• **Information provided**:
|---|
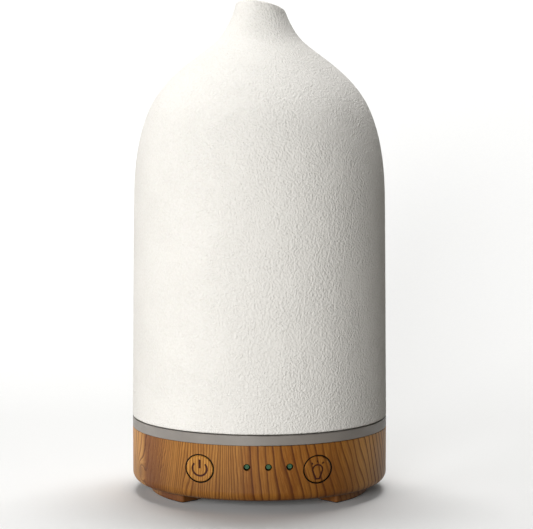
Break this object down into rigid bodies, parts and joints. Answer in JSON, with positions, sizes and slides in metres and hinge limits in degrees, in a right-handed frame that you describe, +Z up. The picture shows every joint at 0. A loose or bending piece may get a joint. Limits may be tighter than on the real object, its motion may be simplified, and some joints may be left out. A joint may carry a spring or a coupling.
{
  "type": "essential oil diffuser",
  "caption": "Ultrasonic essential oil diffuser: matt white ceramic bottle-shaped cover over a water tank, on a round wood-grain base with two buttons, indicator lights and a fan.",
  "frame": {"origin": "centre of the base on the resting surface, at the underside of the foot pads", "axes": "+Z up along the axis of the base, -Y towards the side with the buttons, +X to the right seen from that side"},
  "size_m": [0.09, 0.09, 0.1731],
  "materials": {
    "ceramic": "matt, fine pitted bisque",
    "wood_print": "satin wood-grain print",
    "ring_grey": "matt translucent grey",
    "frosted_white": "frosted translucent",
    "tank_white": "semi-gloss moulded",
    "silicone": "matt",
    "pad_rubber": "matt",
    "black_plastic": "fine moulded",
    "board": "solder-masked",
    "steel": "zinc plated",
    "brass": "plated",
    "copper_winding": "enamelled",
    "piezo": "silvered",
    "aluminium": "extruded",
    "led_case": "clear",
    "indicator_green": "clear tinted",
    "magnet": "sintered",
    "connector_white": "moulded",
    "capacitor_sleeve": "shrink sleeve",
    "lead_insulation": "matt"
  },
  "bodies": {
    "base": {"water_tank": "tank_white", "ring_gasket": "silicone", "light_ring": "ring_grey", "transducer_disc": "piezo", "transducer_seal": "silicone", "transducer_retainer": "black_plastic", "transducer_screws": "steel", "led_ring_board": "board", "ring_leds": "led_case", "led_board_screws": "steel", "base_shell": "wood_print", "foot_pads": "pad_rubber", "base_screws": "steel", "power_switch": "black_plastic", "light_switch": "black_plastic", "indicator_light_pipe": "indicator_green", "indicator_leds": "led_case", "control_board": "board", "main_board": "board", "main_board_screws": "steel", "main_ic": "black_plastic", "driver_transistor": "black_plastic", "heat_sink": "aluminium", "capacitors": "capacitor_sleeve", "inductor": "magnet", "connectors": "connector_white", "fan_frame": "black_plastic", "fan_bearing": "brass", "fan_stator": "copper_winding", "fan_screws": "steel", "dc_jack_body": "black_plastic", "dc_jack_pin": "brass", "dc_jack_contacts": "brass", "fan_lead": "lead_insulation", "transducer_lead": "lead_insulation", "led_ring_lead": "lead_insulation", "control_lead": "lead_insulation"},
    "inner_cover": {"inner_cover": "frosted_white"},
    "ceramic_cover": {"ceramic_cover": "ceramic"},
    "power_button": {"power_button": "wood_print", "power_switch_plunger": "black_plastic"},
    "light_button": {"light_button": "wood_print", "light_switch_plunger": "black_plastic"},
    "fan_rotor": {"fan_rotor": "black_plastic", "fan_magnet": "magnet", "fan_shaft": "steel"}
  },
  "joints": [
    {"name": "inner_cover_lift", "type": "slide", "parent": "base", "child": "inner_cover", "axis": [0, 0, 1], "range_m": [0, 0.06]},
    {"name": "ceramic_cover_lift", "type": "slide", "parent": "inner_cover", "child": "ceramic_cover", "axis": [0, 0, 1], "range_m": [0, 0.12]},
    {"name": "power_button_press", "type": "slide", "parent": "base", "child": "power_button", "axis": [0, 1, 0], "range_m": [0, 0.0004], "stiffness_N_per_m": 2500, "springref_m": -0.0003},
    {"name": "light_button_press", "type": "slide", "parent": "base", "child": "light_button", "axis": [0, 1, 0], "range_m": [0, 0.0004], "stiffness_N_per_m": 2500, "springref_m": -0.0003},
    {"name": "fan_spin", "type": "hinge", "parent": "base", "child": "fan_rotor", "pos_m": [-0.0115, 0.0035, 0.0115], "axis": [0, 0, 1], "continuous": true}
  ]
}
|---|
Working from the listing above, pick out every line that has "bodies" and copy it.

Break this object down into rigid bodies, parts and joints. Answer in JSON, with positions, sizes and slides in metres and hinge limits in degrees, in a right-handed frame that you describe, +Z up. The picture shows every joint at 0. A loose or bending piece may get a joint. Limits may be tighter than on the real object, its motion may be simplified, and some joints may be left out. A joint may carry a spring or a coupling.
  "bodies": {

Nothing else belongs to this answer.